+++ EXCERPTED DATA +++

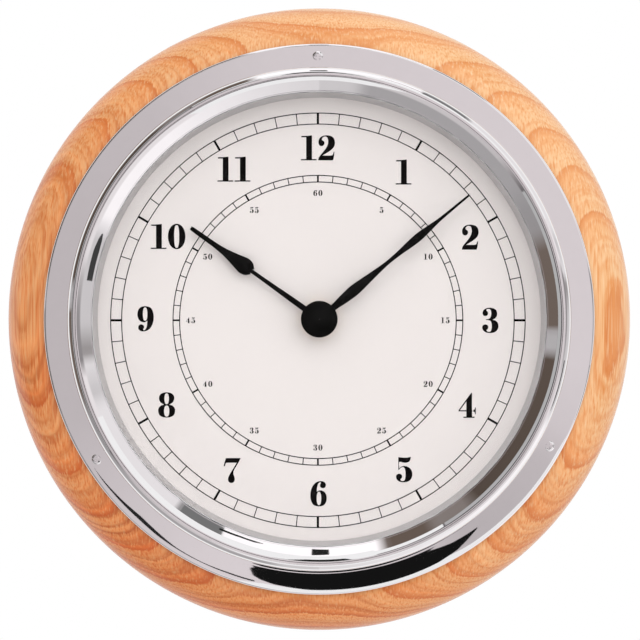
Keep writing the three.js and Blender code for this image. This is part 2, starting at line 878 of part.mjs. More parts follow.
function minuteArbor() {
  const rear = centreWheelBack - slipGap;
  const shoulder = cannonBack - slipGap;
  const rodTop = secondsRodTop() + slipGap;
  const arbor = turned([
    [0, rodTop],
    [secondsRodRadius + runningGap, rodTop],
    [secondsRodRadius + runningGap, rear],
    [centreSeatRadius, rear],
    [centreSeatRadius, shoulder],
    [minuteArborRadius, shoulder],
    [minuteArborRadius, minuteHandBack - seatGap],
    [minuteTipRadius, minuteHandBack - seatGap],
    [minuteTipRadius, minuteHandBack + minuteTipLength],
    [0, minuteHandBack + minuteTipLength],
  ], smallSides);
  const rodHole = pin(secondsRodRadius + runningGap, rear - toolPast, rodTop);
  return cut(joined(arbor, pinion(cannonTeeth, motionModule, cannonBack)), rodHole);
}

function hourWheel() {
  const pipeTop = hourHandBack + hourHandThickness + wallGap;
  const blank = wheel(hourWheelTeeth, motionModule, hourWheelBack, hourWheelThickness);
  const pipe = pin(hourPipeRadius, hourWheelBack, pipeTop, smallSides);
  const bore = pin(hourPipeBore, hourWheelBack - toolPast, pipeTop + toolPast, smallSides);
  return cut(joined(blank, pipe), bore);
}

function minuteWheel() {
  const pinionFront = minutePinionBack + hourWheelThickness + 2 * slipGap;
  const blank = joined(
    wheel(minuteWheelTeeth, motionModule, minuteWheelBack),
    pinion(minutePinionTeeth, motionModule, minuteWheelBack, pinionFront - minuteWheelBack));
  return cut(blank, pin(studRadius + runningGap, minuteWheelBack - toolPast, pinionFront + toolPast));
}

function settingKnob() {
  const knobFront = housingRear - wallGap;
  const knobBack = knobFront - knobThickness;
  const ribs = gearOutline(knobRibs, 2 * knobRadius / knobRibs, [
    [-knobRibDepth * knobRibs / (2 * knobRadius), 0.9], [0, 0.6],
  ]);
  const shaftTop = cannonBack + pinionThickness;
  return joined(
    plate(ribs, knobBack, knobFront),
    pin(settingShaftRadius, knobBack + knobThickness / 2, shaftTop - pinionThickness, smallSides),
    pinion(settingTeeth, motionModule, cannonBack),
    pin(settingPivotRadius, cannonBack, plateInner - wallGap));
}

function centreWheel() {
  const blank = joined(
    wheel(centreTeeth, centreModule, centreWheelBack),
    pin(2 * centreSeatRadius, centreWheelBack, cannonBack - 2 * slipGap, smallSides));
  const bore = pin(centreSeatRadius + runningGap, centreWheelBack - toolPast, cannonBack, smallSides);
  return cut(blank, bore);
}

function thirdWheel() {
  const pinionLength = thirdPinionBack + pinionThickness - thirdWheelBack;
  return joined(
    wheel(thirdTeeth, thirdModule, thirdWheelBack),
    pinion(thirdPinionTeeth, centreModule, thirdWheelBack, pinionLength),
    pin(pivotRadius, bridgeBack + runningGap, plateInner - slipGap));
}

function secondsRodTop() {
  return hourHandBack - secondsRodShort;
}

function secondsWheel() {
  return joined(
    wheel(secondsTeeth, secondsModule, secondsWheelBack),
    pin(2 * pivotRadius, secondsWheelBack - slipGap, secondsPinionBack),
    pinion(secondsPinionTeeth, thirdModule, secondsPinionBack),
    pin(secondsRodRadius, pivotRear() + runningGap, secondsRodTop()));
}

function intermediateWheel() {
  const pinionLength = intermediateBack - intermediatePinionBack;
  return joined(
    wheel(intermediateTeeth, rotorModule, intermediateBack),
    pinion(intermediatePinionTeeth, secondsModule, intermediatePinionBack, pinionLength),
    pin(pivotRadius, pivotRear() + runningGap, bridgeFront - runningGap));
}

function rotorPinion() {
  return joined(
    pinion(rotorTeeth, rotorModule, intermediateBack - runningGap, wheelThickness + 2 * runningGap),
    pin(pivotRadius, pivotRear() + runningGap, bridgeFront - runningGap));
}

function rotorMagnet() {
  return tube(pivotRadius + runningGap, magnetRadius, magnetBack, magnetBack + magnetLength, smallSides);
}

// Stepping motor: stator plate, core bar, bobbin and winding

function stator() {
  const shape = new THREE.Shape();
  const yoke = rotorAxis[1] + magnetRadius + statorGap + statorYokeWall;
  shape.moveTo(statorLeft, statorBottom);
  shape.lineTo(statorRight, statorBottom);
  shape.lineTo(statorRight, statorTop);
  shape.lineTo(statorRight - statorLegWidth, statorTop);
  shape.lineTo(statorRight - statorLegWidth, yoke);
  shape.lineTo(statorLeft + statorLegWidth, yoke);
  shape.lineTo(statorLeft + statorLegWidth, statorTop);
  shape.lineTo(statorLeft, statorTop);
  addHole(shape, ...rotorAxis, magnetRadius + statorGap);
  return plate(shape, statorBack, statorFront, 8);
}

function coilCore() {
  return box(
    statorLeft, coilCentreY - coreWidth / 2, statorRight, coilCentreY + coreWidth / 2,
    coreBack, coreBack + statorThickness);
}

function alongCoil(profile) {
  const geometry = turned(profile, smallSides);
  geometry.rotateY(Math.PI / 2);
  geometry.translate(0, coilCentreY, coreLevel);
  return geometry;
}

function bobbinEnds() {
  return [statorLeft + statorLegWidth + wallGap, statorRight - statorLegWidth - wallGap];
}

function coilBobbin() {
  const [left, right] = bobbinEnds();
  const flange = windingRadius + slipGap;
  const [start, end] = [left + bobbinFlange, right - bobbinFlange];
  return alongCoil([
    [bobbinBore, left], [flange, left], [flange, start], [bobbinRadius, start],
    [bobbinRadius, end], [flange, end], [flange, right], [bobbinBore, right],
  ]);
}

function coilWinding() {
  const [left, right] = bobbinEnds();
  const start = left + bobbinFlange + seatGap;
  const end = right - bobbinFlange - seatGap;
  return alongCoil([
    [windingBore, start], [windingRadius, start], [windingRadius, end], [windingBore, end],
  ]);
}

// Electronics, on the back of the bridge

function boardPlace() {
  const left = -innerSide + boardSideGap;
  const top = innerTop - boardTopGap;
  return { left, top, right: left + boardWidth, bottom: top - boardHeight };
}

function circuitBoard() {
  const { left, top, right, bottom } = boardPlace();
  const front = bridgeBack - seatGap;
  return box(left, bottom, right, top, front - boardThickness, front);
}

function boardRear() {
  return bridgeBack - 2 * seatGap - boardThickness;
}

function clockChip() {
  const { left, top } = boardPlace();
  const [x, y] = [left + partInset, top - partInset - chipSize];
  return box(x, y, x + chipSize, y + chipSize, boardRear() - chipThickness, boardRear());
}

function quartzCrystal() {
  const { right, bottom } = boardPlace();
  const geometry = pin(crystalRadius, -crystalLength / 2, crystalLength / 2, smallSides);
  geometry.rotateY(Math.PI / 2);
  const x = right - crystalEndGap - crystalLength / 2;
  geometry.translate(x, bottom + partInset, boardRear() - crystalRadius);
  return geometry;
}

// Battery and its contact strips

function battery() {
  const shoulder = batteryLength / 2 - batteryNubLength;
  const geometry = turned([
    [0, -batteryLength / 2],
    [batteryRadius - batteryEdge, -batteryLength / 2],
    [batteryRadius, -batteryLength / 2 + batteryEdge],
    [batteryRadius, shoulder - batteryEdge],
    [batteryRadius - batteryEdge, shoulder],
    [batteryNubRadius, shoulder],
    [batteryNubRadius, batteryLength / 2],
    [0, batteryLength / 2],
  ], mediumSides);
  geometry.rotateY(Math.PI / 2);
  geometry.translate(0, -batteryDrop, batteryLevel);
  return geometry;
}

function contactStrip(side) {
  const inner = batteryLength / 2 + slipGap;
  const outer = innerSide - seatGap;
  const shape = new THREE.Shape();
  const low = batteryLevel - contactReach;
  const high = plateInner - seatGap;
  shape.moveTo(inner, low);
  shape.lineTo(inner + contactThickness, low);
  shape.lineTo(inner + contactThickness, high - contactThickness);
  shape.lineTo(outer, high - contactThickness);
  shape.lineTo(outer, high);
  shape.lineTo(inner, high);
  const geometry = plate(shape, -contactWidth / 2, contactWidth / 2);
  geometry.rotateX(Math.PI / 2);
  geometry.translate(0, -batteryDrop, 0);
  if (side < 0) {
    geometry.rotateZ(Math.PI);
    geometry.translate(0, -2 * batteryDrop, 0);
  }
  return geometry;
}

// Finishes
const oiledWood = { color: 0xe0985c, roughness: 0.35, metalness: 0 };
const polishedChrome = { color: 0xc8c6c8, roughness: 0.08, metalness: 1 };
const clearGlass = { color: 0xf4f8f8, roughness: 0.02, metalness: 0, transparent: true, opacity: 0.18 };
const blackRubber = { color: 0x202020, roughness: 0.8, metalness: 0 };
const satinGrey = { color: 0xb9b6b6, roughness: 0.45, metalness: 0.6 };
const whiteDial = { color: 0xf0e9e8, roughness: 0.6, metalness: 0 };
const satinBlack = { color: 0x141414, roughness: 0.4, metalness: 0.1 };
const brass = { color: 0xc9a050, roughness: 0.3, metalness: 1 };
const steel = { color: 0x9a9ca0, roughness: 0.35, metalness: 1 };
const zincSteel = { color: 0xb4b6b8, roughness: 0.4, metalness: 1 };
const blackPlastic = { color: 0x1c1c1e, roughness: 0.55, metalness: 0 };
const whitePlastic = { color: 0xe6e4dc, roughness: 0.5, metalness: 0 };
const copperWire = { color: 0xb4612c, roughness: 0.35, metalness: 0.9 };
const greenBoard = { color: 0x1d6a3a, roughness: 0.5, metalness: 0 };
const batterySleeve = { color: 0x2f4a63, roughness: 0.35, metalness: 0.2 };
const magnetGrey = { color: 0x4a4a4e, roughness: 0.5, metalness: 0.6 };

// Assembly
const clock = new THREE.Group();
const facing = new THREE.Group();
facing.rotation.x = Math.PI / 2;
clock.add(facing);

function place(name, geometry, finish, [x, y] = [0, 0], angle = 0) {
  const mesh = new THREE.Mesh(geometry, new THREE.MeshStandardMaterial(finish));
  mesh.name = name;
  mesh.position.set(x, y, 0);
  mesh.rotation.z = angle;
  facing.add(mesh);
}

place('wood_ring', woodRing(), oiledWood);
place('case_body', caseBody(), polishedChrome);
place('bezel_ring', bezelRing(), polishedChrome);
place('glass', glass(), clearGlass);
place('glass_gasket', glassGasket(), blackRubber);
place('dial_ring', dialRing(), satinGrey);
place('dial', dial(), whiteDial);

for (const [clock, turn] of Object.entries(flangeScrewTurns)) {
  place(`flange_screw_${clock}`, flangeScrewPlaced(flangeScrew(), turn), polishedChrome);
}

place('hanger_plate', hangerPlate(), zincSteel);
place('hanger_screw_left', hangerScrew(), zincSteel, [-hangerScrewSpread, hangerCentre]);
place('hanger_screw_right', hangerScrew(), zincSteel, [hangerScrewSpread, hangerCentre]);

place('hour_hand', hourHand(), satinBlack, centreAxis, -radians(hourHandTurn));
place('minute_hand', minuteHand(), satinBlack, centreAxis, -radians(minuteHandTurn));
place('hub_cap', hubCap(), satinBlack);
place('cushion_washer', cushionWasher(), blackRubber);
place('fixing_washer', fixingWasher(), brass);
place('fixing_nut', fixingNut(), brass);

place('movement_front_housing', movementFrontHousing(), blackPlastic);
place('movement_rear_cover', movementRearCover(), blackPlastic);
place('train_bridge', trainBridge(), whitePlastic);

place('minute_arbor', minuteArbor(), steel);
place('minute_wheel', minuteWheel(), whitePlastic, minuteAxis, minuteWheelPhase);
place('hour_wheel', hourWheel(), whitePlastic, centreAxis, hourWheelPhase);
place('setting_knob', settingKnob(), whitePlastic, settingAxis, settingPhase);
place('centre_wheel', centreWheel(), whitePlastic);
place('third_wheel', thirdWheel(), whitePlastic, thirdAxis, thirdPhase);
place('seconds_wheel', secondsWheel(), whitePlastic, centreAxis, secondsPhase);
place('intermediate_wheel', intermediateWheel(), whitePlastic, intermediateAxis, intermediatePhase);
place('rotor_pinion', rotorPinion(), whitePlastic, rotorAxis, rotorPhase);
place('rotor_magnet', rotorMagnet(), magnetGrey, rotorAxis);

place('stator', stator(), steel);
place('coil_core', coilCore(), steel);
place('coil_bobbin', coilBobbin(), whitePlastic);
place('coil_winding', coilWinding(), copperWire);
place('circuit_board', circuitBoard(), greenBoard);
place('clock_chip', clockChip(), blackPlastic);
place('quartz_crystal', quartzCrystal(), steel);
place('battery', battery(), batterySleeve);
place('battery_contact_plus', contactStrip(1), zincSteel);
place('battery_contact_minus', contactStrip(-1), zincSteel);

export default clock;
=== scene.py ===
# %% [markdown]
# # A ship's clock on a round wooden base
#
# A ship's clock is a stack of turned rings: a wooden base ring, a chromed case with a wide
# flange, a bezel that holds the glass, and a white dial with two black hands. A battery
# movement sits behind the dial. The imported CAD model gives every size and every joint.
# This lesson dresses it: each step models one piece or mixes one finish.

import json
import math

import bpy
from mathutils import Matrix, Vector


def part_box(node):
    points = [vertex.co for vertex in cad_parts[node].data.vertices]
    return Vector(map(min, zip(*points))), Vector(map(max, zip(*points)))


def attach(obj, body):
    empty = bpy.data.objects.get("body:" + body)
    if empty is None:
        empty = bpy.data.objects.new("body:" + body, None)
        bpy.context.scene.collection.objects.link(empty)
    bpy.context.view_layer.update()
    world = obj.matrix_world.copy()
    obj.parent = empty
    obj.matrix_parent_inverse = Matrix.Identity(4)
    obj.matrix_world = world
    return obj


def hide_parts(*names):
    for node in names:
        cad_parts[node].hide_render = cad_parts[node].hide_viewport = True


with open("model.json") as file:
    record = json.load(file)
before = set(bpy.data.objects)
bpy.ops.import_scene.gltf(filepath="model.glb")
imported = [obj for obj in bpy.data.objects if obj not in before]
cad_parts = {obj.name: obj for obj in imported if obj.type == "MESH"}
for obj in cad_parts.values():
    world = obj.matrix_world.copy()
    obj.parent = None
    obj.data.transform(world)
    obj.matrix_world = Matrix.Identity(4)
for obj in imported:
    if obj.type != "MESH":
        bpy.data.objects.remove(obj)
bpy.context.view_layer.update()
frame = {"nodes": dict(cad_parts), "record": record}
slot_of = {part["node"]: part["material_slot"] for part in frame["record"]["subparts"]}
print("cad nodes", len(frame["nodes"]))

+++
+++ EXCERPTED DATA +++

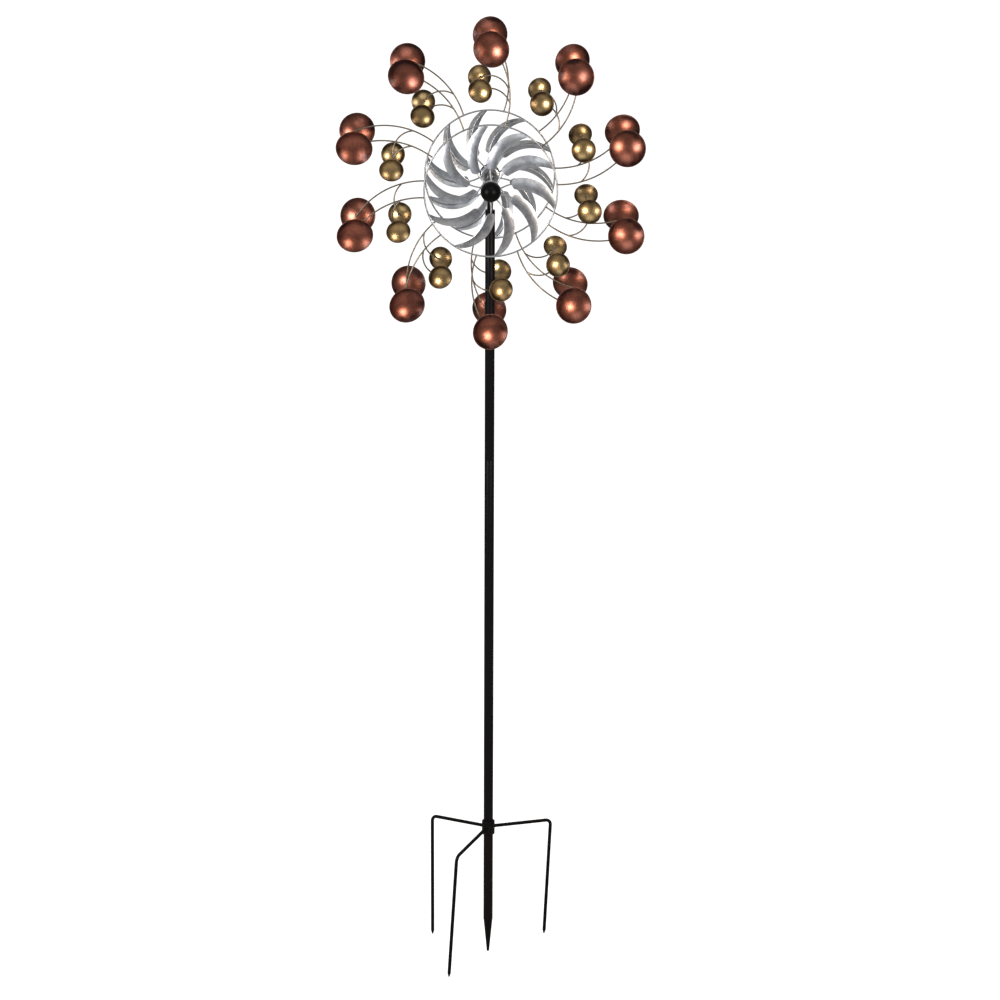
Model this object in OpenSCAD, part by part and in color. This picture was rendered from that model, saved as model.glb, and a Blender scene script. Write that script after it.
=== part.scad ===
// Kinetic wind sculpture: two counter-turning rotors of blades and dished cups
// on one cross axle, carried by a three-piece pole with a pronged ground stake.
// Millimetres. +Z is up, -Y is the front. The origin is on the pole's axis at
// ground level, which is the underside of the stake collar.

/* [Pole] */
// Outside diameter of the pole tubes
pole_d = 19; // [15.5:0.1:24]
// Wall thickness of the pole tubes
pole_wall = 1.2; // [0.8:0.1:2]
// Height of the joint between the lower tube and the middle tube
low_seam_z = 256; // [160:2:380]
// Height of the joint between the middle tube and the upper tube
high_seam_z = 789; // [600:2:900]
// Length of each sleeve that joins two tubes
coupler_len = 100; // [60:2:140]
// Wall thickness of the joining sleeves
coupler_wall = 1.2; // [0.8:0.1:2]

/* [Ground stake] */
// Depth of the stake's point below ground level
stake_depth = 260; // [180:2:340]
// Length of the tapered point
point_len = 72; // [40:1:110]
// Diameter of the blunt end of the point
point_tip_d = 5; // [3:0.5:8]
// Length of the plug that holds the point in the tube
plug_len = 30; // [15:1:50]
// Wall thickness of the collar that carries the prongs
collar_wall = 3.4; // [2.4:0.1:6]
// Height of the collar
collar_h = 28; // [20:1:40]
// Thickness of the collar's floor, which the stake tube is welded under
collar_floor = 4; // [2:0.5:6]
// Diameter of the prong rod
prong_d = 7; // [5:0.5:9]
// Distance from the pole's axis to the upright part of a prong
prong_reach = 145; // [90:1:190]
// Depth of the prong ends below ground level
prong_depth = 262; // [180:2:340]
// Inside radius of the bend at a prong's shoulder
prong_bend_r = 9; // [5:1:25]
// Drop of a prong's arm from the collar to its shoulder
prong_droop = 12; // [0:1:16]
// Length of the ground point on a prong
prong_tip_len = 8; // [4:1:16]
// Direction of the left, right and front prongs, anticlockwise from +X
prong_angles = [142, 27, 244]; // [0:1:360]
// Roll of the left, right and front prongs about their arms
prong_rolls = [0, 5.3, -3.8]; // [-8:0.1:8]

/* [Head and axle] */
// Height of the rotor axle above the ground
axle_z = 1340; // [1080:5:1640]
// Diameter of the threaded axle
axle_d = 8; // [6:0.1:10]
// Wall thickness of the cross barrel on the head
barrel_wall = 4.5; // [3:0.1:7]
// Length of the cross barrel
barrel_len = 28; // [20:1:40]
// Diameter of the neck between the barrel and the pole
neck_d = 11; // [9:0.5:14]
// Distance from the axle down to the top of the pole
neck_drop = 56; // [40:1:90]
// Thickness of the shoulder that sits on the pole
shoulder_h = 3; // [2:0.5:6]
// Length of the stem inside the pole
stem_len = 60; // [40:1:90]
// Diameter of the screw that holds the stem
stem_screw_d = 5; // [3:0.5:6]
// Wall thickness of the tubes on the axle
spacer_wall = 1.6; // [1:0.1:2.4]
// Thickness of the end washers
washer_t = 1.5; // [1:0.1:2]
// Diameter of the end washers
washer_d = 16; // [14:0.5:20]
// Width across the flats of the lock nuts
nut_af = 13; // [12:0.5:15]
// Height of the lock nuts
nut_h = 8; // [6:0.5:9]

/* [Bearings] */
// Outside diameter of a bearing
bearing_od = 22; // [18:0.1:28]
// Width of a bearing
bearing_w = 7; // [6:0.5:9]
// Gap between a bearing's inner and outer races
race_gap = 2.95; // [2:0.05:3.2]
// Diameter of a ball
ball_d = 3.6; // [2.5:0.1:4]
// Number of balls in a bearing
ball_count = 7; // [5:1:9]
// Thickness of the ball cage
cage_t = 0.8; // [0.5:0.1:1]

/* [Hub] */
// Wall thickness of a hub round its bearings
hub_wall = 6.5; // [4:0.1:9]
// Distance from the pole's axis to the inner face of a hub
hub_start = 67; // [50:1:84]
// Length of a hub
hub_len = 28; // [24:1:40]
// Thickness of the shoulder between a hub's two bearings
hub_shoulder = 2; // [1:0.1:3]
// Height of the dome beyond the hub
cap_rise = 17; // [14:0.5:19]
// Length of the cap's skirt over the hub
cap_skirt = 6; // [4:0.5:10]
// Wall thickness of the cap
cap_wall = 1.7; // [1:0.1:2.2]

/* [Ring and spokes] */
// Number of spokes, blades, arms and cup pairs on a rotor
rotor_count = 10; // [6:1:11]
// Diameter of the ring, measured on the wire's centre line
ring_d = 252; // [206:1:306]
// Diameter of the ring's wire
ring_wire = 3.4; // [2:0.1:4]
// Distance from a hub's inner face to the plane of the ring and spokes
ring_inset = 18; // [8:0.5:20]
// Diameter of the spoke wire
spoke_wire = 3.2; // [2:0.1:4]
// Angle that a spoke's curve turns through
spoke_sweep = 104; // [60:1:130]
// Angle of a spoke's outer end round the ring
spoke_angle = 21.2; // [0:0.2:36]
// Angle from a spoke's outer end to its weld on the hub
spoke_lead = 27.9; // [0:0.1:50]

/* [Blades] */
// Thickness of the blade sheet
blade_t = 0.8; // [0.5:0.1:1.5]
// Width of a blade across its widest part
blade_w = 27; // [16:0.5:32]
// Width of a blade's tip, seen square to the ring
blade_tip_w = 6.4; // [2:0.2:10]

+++

Starting at the line that contains "Model this object" and ending at the line that contains "the stake collar.", retype each line exactly; omit everything outside that range.

**SOLUTION**.
Model this object in OpenSCAD, part by part and in color. This picture was rendered from that model, saved as model.glb, and a Blender scene script. Write that script after it.
=== part.scad ===
// Kinetic wind sculpture: two counter-turning rotors of blades and dished cups
// on one cross axle, carried by a three-piece pole with a pronged ground stake.
// Millimetres. +Z is up, -Y is the front. The origin is on the pole's axis at
// ground level, which is the underside of the stake collar.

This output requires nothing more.